Scientific analysis of the De Sole Rothko also played an important role, and simultaneously highlighted how the seemingly objective, implacable factuality of scientific analysis can itself be the subject of expert disagreement. The De Soles engaged a materials analysis and consulting firm to examine the Rothko. The resulting report identified a number of elements of the canvas inconsistent with Rothko’s known materials and techniques, including the presence of (1) “crossbar marks” (marks on the canvas where it “presses against the edge of a crossbar… [which] can cause primer and paint to crack, primer and paint to build up along the edge, or both”), (2) white opaque primer layers, (3) a polyvinyl acetate based ground, and (4) an acrylic polymer emulsion “which did not appear in Rothko’s paintings until the mid 1960s, nearly a decade after the date on the back of Untitled, 1956.”  The report concluded that “materials and techniques used to create the Painting are inconsistent and irreconcilable with the claim that Untitled was painted by Mark Rothko… in 1956 or any other date.”

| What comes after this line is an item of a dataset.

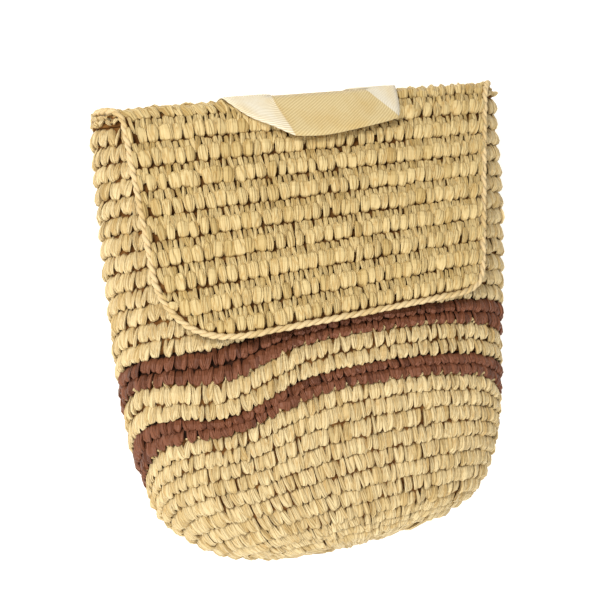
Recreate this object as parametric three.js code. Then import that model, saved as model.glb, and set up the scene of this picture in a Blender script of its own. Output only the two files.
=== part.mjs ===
// A crocheted straw backpack lying on its back, in millimetres.
// X runs across the bag, Y from its bottom towards its mouth, and Z up from the floor.
import * as THREE from "three";

// Pouch
const pouchLength = 327; // from the bottom ring to the mouth's rim
const pouchHalfWidth = 150;
const bellyDepth = 94; // thickness of the lying pouch at its fullest section
const wall = 5; // crocheted straw
const frontShare = 0.56; // share of a section's depth that lies above its widest level
const backSquareness = 4; // exponent of the flat back half of a section
const bottomDome = 5; // how far the oval bottom bulges
const seam = 0.3; // gap between pieces that touch

// Flap
const flapWall = 5;
const flapReach = 147; // how far the flap comes down the front
const flapTopHalfWidth = 133;
const flapRootFlare = 17; // how much further out its sides start behind the mouth
const flareHold = 3; // above 1 the flare lasts longer round the fold
const flapHemHalfWidth = 109;
const flapHemShift = -13; // sideways drift of the flap's hem
const flapHemTurn = 0.09; // slope of the hem across the bag
const rollLead = 2; // straight start of the flap behind the mouth
const rollReach = 6; // how far the flap's fold then stands out
const flapClearance = 1; // between the flap and the pouch's front
const flapLift = 6; // how far the free hem stands off the front
const flapFlatness = 0.88; // share of its half width at which the flap takes its height from the pouch
const leftCornerRadius = 44;
const rightCornerRadius = 12;
const edgingDiameter = 4.6;

// Webbing
const webbingThickness = 1.6;
const handleWidth = 34;
const handleSpan = 128; // across both legs of the handle, outside to outside
const handleShift = -2; // from the middle of the mouth
const handleDrop = 24; // how far the handle flops down the flap
const handleClearance = 1; // between the webbing and the flap below it
const handleLift = 9; // how far its lower edge stands off the flap
const strapWidth = 24;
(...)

Polcari rejected the report’s conclusions, persisting in his assessment that the painting was a “work of obvious quality and achievement.” He pointed out that some artists in the 1950s were given access to paints that were not yet commercially available. “[T]he fact that the De Sole Rothko may contain paints that Rothko decided not to use in other works in the mid-1950s, or used sparingly,” Polcari said, “is unremarkable.”  However, except for raising a broad caution, Polcari failed to explain why the particular materials identified in the report should be regarded as consistent with the artist’s practice in this period. Materials analysts examined 16 of the Knoedler/Rosales paintings and identified the same materials (including the puzzling primers and grounds – “what you would find if you went to Home Depot for primer”). Of the 16 paintings examined, 14 “used historically inaccurate materials, six had suspicious signatures, five showed signs of deliberate aging, and nine had been created on top of old paintings.”